Si vous ne connaissez pas son nom, vous connaissez sans nul doute son travail. Modiste de Rihanna à Lady Gaga en passant par Kylie Jenner, sans oublier les têtes couronnées de la famille royale d’Angleterre comme Kate Middelton, mais dont la première à lui faire confiance fut Lady Diana avec son fameux béret rouge. Mr. Jones a certainement le carnet d’adresses le plus huppé du monde. C’est le fruit de longues années de travail pour les plus prestigieuses maisons de mode. Né en 1957 près de Liverpool, c’est le Victoria and Albert Museum avec son incroyable exposition “Fashion from 1900–1939” qui le poussera jusqu’aux bancs de la Saint Martin’s School of Art où il rencontrera John Galliano.

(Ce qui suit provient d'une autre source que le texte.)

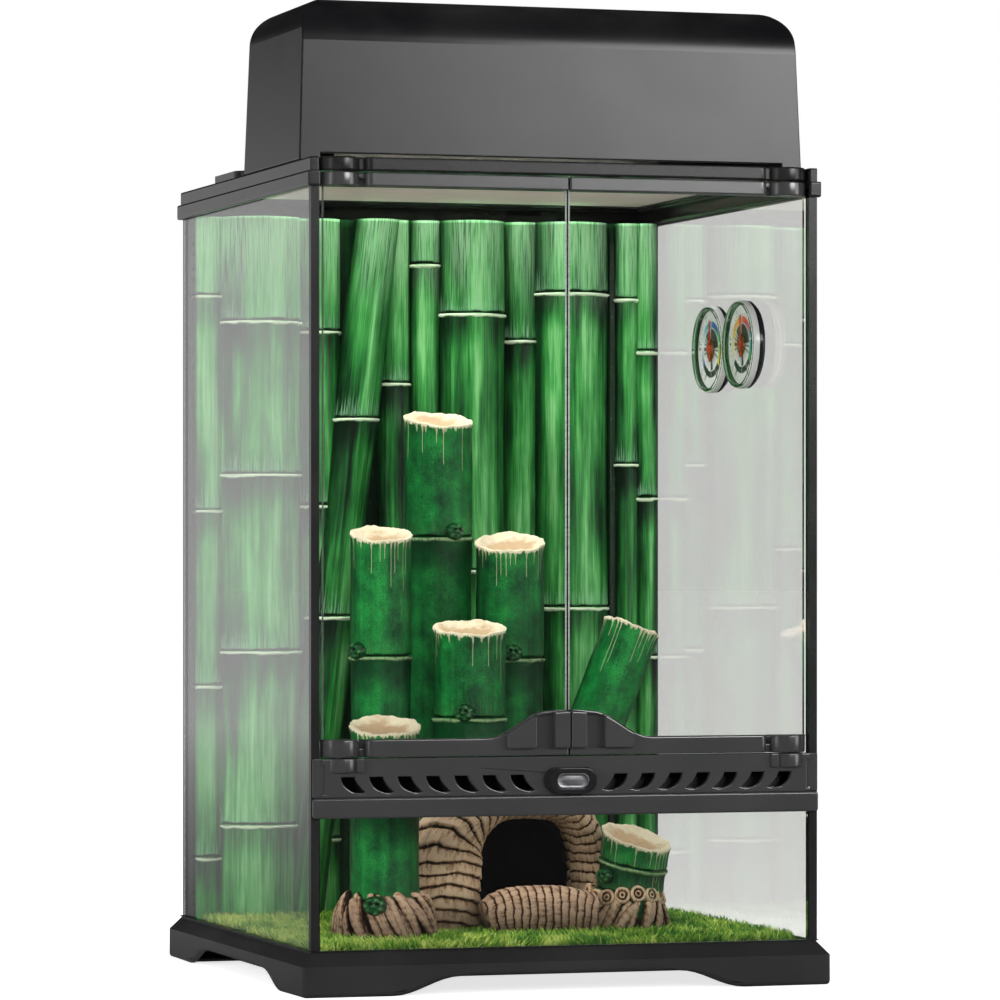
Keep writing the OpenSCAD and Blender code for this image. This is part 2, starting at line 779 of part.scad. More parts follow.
// The root hide: a domed block on three feet with a cave cut into its front
module root_hide() {
    left_leg = [-37, -27];
    right_leg = [54, 0];
    back = [-8, -14];
    color(root_brown) difference() {
        hull() {
            translate([left_leg[0], left_leg[1], decor_z]) cylinder(h = 4, r = 23, $fn = 32);
            translate([left_leg[0], left_leg[1], roof_z - 12]) cylinder(h = 4, r = 19, $fn = 32);
            translate([right_leg[0], right_leg[1], decor_z]) cylinder(h = roof_z - decor_z, r = 19, $fn = 32);
            translate([back[0], back[1], decor_z]) cylinder(h = roof_z - decor_z, r = 21, $fn = 32);
        }
        hull() {
            translate([-12, -16, decor_z + 2]) cylinder(h = 58, r = 15, $fn = 24);
            translate([36, 0, decor_z + 2]) cylinder(h = 58, r = 12, $fn = 24);
            translate([12, -8, decor_z + 2]) cylinder(h = 64, r = 10, $fn = 24);
        }
        along_y(-60, -8) translate([0, decor_z + 2]) hull() {
            translate([-12, 0]) square([54, 30]);
            translate([14, 40]) circle(r = 21, $fn = 32);
        }
    }
}

// Ribbed length of rhizome lying in front of the cave
module rhizome_log() {
    ribs = 11;
    length = 64;
    r = 14;
    pitch = length / ribs;
    profile = [for (i = [0:ribs * 4]) [r - 0.5 + 1.1 * sin(i * 90 + 45), length * i / (ribs * 4)]];
    color(root_brown) translate([-22, -60, decor_z + 14.7]) rotate([0, 90, 0]) rotate_extrude($fn = 48)
        polygon(concat([[0, 0]], profile, [[0, length]]));
}

// A ring of rounded root stubs round a stump's foot
module root_collar(r, count, stub) {
    h = 29;
    intersection() {
        translate([0, 0, decor_z]) linear_extrude(h) {
            circle(r = r - stub);
            for (i = [0:count - 1]) rotate(i * 360 / count) translate([r - stub, 0]) circle(r = stub, $fn = 24);
        }
        rotate_extrude() polygon([[0, decor_z - 1], [r - 1.2, decor_z - 1], [r + 0.3, decor_z + 3],
            [r + 0.3, decor_z + h - 7], [r - 1, decor_z + h - 2.5], [r - stub, decor_z + h - 0.4],
            [r - stub - 1, decor_z + h + 1], [0, decor_z + h + 1]]);
    }
}

module front_left_stump() {
    color(cane_green) translate([-80.3, -64, 0]) {
        stump(decor_z, 143, 20, [97], 20);
        root_collar(26.3, 16, 4.6);
    }
}

module front_right_stump() {
    color(cane_green) translate([66, -44, 0]) {
        translate([0, 0, decor_z + 4]) rotate([4, 7, 0]) stump(0, 52, 20, [20, 36], 25);
        root_collar(23, 16, 4);
    }
}

// Places that the decor stands on: each is x, y and a radius to keep clear of
footprints = [[-80.3, -64, 29], [66, -44, 26], [-37, -27, 26], [54, 0, 22], [-8, -14, 24], [-11.5, 62, 23],
    [-60.6, 12, 21], [23.6, 36, 23], [-12, -60, 17], [8, -60, 17], [30, -60, 17], [20, -12, 26], [8, -30, 13],
    [36, 6, 15]];

function grass_back(x) = x < -127 ? 110 : x > 95 ? 88 : 91.5;

function is_clear(p) = p[1] < grass_back(p[0])
    && min([for (f = footprints) norm([p[0] - f[0], p[1] - f[1]]) - f[2]]) > 0;

function noise(i, k) = let (v = sin(i * 127.1 + k * 311.7) * 43758.5453) v - floor(v);

// One blade of grass: a thin three-sided spike that leans
module blade(p, lean, height, turn) {
    root = 1.5;
    tip = 0.5;
    function ring(c, r, z) = [for (k = [0:2]) [c[0] + r * cos(turn + 120 * k), c[1] + r * sin(turn + 120 * k), z]];
    polyhedron(
        points = concat(ring(p, root, mat_top - 0.6), ring(p + lean, tip, mat_top + height)),
        faces = [[0, 1, 2], [5, 4, 3], [0, 3, 4], [0, 4, 1], [1, 4, 5], [1, 5, 2], [2, 5, 3], [2, 3, 0]]);
}

module grass_mat() {
    half = inner_half - 1;
    pitch = 10.4;
    n = floor((2 * half - 6) / pitch);
    step = (2 * half - 6) / n;
    color(grass_green) {
        box([-half, -half, ledge_top + glass_t + 0.1], [half, half, mat_top]);
        for (i = [0:n], j = [0:n]) {
            k = i * 31 + j;
            p = [-half + 3 + step * i, -half + 3 + step * j] + 2 * [noise(k, 1) - 0.5, noise(k, 2) - 0.5];
            if (is_clear(p))
                blade(p, 3 * [noise(k, 3) - 0.5, noise(k, 4) - 0.5], 6.5 + 2.4 * noise(k, 5), 360 * noise(k, 6));
        }
    }
}

// A gauge's own frame: its axis is Z, its back at 0, and its front away from the wall
module on_wall(place) {
    translate([inner_half - 0.6, place[0], place[1]]) rotate([0, -90, 0]) children();
}

module gauge_case(place) {
    color("#161616") on_wall(place) rotate_extrude() polygon([[0, 0], [gauge_r - 2, 0], [gauge_r, 2],
        [gauge_r, gauge_mouth - 0.8], [gauge_r - 0.8, gauge_mouth], [gauge_r - 2, gauge_mouth],
        [gauge_r - 2, 4.6], [0, 4.6]]);
}

module gauge_face(place) {
    color("#f2efe6") on_wall(place) {
        translate([0, 0, 4.7]) cylinder(h = 0.7, r = gauge_r - 2.4);
        translate([0, 0, 5.3]) cylinder(h = 2, r = 0.9);
    }
}

module gauge_pointer(place) {
    color("#b3261e") on_wall(place) difference() {
        union() {
            translate([0, 0, 5.9]) cylinder(h = 1.2, r = 2.4);
            translate([0, 0, 6.1]) linear_extrude(0.6)
                polygon([[-7, -0.9], [16.5, -0.35], [16.5, 0.35], [-7, 0.9]]);
        }
        translate([0, 0, 5]) cylinder(h = 4, r = 0.95);
    }
}

// Clear lens: a domed cup that stands on the rim of the case
module gauge_lens(place) {
    r = gauge_r - 0.5;
    color(glass_tint) on_wall(place) rotate_extrude() difference() {
        intersection() {
            translate([0, gauge_mouth + 0.05]) square([r, 8]);
            translate([0, gauge_depth - 80]) circle(r = 80, $fn = 160);
        }
        intersection() {
            translate([-1, gauge_mouth - 1]) square([r - 0.4, 8]);
            translate([0, gauge_depth - 81.3]) circle(r = 80, $fn = 160);
        }
    }
}

module gauge_pads() {
    color("#dcdcd6") for (place = [near_gauge, far_gauge])
        translate([inner_half - 0.59, place[0], place[1]]) rotate([0, 90, 0]) cylinder(h = 0.58, r = 12);
}

base_frame();
floor_glass();
side_glass(-1);  // left_glass
side_glass(1);  // right_glass
rear_glass();
lower_front_glass();
corner_strip(-1);  // left_corner_strip
corner_strip(1);  // right_corner_strip
rear_seals();
rim_frame();
vent_bar();
glass_channel();
vent_mesh();
lock_knob();
lock_shaft();
lock_cam();
door_glass(-1);  // left_door_glass
door_top_rail(-1);  // left_door_top_rail
door_handle(-1);  // left_door_handle
hinge_pins(-1);  // left_hinge_pins
door_glass(1);  // right_door_glass
door_top_rail(1);  // right_door_top_rail
door_handle(1);  // right_door_handle
hinge_pins(1);  // right_hinge_pins
screen_frame();
screen_mesh();
screen_catch(-1);  // left_screen_catch
screen_catch(1);  // right_screen_catch
inlet_cover(-1);  // left_inlet_cover
inlet_cover(1);  // right_inlet_cover
hood_shell();
reflector();
reflector_screws();
lamp_socket(-1);  // left_lamp_socket
lamp_socket(1);  // right_lamp_socket
lamp(-1);  // left_lamp
lamp(1);  // right_lamp
switch_frame();
switch_rocker();
cable_gland();
background_panel();
tall_stump();
left_stump();
right_stump();
middle_stump();
leaning_stump();
root_hide();
rhizome_log();
front_left_stump();
front_right_stump();
grass_mat();
gauge_case(near_gauge);  // near_gauge_case
gauge_face(near_gauge);  // near_gauge_face
gauge_pointer(near_gauge);  // near_gauge_pointer
gauge_lens(near_gauge);  // near_gauge_lens
gauge_case(far_gauge);  // far_gauge_case
gauge_face(far_gauge);  // far_gauge_face
gauge_pointer(far_gauge);  // far_gauge_pointer
gauge_lens(far_gauge);  // far_gauge_lens
gauge_pads();
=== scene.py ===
# %% [markdown]
# # A glass terrarium with a light hood
#
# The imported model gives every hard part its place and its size: base frame, panes, rim, doors, ventilation
# bar, screen and hood. This notebook keeps those parts and gives them their finishes. The soft-looking and
# carved things in the tank, such as the bamboo relief, the cane stumps, the root hide and the grass, are
# surfaces worked out with numpy, because their charm is in ribs, knots and brush strokes that a plain solid
# doesn't have.

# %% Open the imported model
import math

import bmesh
import bpy
import numpy as np
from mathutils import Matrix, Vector


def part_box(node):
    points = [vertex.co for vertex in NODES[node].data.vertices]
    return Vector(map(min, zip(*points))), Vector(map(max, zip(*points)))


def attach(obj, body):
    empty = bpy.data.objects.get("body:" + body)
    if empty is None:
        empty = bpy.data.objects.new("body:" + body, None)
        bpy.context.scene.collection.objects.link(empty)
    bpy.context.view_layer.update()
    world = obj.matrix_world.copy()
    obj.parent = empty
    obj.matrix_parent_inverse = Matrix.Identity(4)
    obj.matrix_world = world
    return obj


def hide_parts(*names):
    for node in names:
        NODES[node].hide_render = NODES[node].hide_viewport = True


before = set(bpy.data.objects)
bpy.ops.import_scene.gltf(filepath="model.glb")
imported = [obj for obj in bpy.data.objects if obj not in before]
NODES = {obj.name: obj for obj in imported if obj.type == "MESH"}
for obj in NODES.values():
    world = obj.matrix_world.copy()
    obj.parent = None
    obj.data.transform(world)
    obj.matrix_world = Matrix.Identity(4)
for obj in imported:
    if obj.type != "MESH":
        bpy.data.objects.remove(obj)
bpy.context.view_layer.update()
MM = 0.001
print("nodes in the model:", len(NODES))

# %% [markdown]
# ## Camera
#
# The photograph was taken from the left, level with the middle of the tank, through a long lens. A level
# camera keeps the upright edges parallel, and a small upward shift of the lens brings the hood into the
# picture, as an architectural photographer would do it.

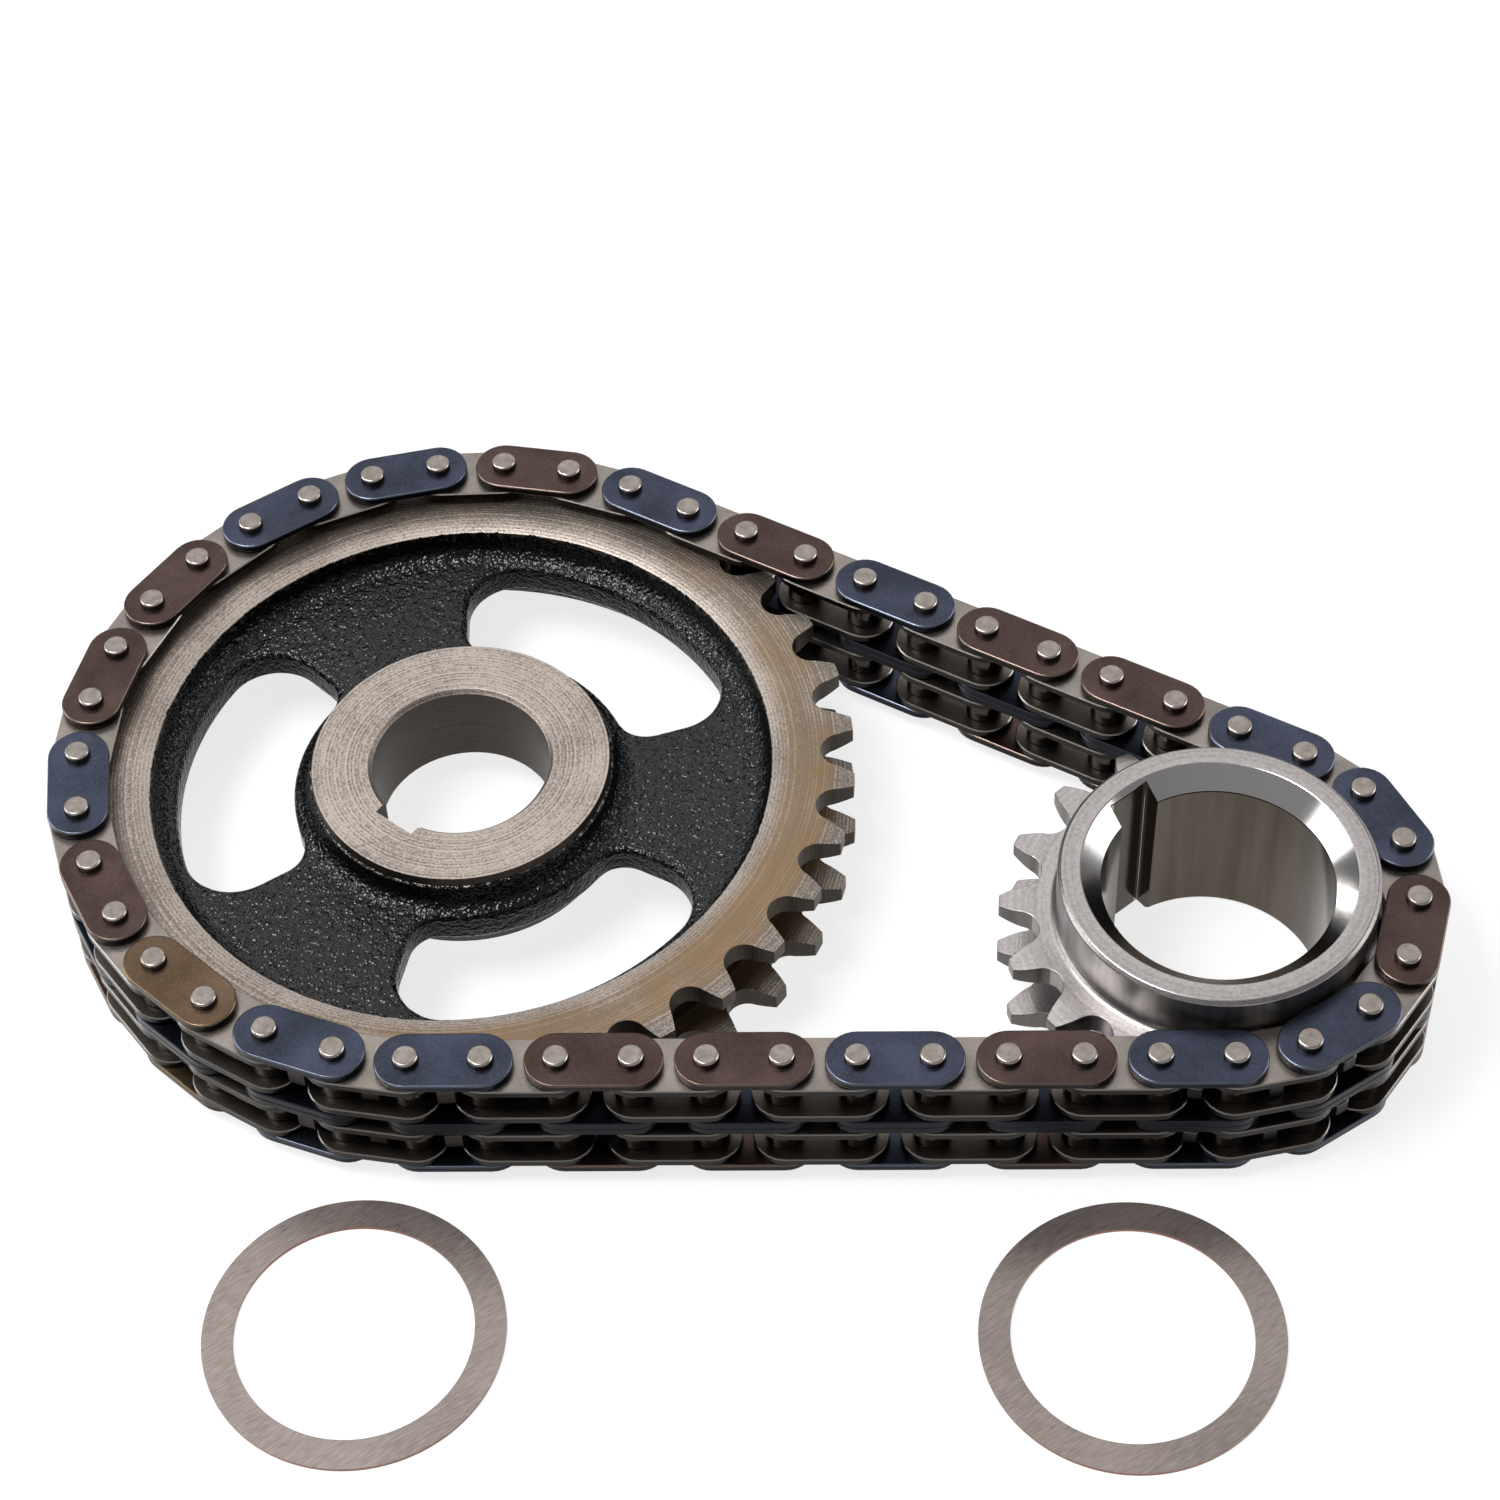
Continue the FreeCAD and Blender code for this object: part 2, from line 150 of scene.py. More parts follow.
# Each group of links: its body, its outer links, and the first pins of its inner links
groups = {
    "cam_wrap": ("cam_drive", [21, 22, 23, 0, 1, 2, 3, 4, 5], range(firstCamPin, lastCamPin, 2)),
    "top_cam_link": ("top_cam_link", [6], ()),
    "top_span": ("top_span", [7, 8, 9, 10], range(firstTopPin + 1, firstCrankPin - 1, 2)),
    "top_crank_link": ("top_crank_link", [11], ()),
    "crank_wrap": ("crank_drive", [12, 13, 14], range(firstCrankPin, firstBottomPin, 2)),
    "bottom_crank_link": ("bottom_crank_link", [15], ()),
    "bottom_span": ("bottom_span", [16, 17, 18, 19], range(firstBottomPin + 1, firstCamPin - 1, 2)),
    "bottom_cam_link": ("bottom_cam_link", [20], ()),
}
brownLinks = (1, 2, 5, 7, 9, 10, 13, 16, 18, 19, 23)
bronzeLinks = (22,)


def linkPlace(first):    # from the origin along +X to pin `first` along its link
    start = pins[first % len(pins)]
    along = pins[(first + 1) % len(pins)] - start
    return Matrix.Translation(start * mm) @ Matrix.Rotation(atan2(along.y, along.x), 4, "Z")


def pinPlace(index):
    return Matrix.Translation(pins[index % len(pins)] * mm)


# Degrees between faces past which an edge is rounded or shades sharp, and below which they become one
angles = {"shadesSharp": 50, "plateCorner": 60, "turnedCorner": 30, "sprocketCorner": 32, "oneFace": 0.5}
merge = {"plate": 0.001, "turned": 0.001, "sprocket": 0.002}    # millimetres


def breakEdges(bm, edges, width, steps):    # rounds the edges and keeps the faces beside them flat
    rounded = set(bmesh.ops.bevel(bm, geom=edges, offset=width, offset_type="OFFSET", segments=steps,
                                  profile=0.5, affect="EDGES", clamp_overlap=True, material=-1)["faces"])
    for face in bm.faces:
        face.smooth = True
    for edge in bm.edges:
        borders = len(rounded.intersection(edge.link_faces)) == 1
        edge.smooth = not borders and edge.calc_face_angle(0) < radians(angles["shadesSharp"])


def shapeFrom(bm, name):
    bmesh.ops.recalc_face_normals(bm, faces=bm.faces)
    bmesh.ops.scale(bm, vec=(mm, mm, mm), verts=bm.verts)
    mesh = bpy.data.meshes.new(name)
    bm.to_mesh(mesh)
    bm.free()
    return mesh


def vertsOf(made):    # the vertices among what an operator made
    return [v for v in made["geom"] if isinstance(v, bmesh.types.BMVert)]


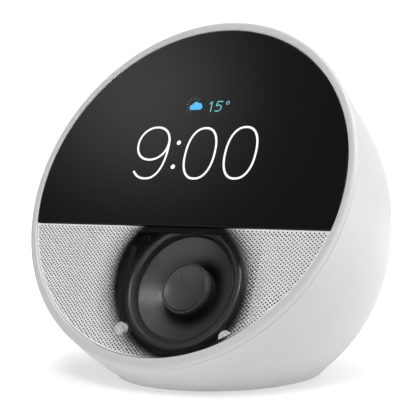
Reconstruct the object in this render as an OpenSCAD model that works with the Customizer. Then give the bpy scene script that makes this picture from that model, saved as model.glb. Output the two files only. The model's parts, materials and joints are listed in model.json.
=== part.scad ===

Diplômé en 1979, il ouvre sa première boutique à Londres en 1980, participe à son premier défilé avec la créatrice Zandra Rhodes et devient membre du mouvement londonien des Nouveaux Romantiques, une contre-culture qui émerge au Blitz Club, à Covent Garden, cofondé par Steve Strange. Cette future star de la New Wave avec son groupe Visage devient son premier client, et le finance. Les membres du club orchestrent des défilés à la façon de happenings allant à l’encontre de la mode punk. Les droits d’entrée, élitistes, requièrent les tenues les plus extravagantes qui soient. Là, Stephen Jones rencontre le chanteur Boy George, qui lui propose une apparition dans son clip Do you really want to hurt me ?, et qui devient l’un de ses amis proches.
Remarqué par Jean Paul Gaultier à cette occasion, ce dernier l’invite à Paris et lui demande de réaliser les chapeaux de sa collection printemps-été 84. Il lui présentera ses amis Thierry Mugler, Claude Montana ou Azzedine Alaïa, et s’ensuivront des collaborations avec Rei Kawakubo, Marc Jacobs, mais surtout avec la maison Dior. Cette relation, commencée il y a plus de trente ans avec John Galliano pour sa collection Princesse Lucrèce, a continué à travers les collections inspirées par Madame Butterfly, Gustave Klimt, Marie-Antoinette, Elvis... Après le départ de Galliano, le modiste continuera sur sa lancée avec Raf Simons et ses voilettes, Maria Grazia Chiuri et son amour du béret, sans oublier Kim Jones. Une autre amitié aura aussi beaucoup d’influence sur sa destinée, celle qu’il entretiendra avec l’une de ses muses, la journaliste italienne et papesse de la mode Anna Piaggi, à qui il rendra hommage en 2013 avec “Hat-ology”, une exposition commémorative qui présentera 380 de ses chapeaux dont plus de 200 sont créés par lui-même.
Toujours aussi prolifique, le designer confie qu’il n’aura jamais autant travaillé que ces cinq dernières années. Outre ses deux collections annuelles en nom propre et celles pour Dior, il compte des collaborations avec les maisons Schiaparelli, Moschino époque Jeremy Scott, Rochas ou Thom Browne, pour ne citer qu’eux. Riche de plus de 400 pièces, cette incroyable exposition “Stephen Jones, chapeaux d’artiste” réunit plus de 170 chapeaux provenant des archives du créateur, avec des dessins préparatoires, des photographies, des extraits de défilés mais également des outils, ainsi qu’une quarantaine de silhouettes chapeautées, et s’articule entre son travail personnel pour sa marque Steven Jones Millinery et toutes ses créations pour les maisons de mode. Elle sera visible jusqu’au 16 mars 2025.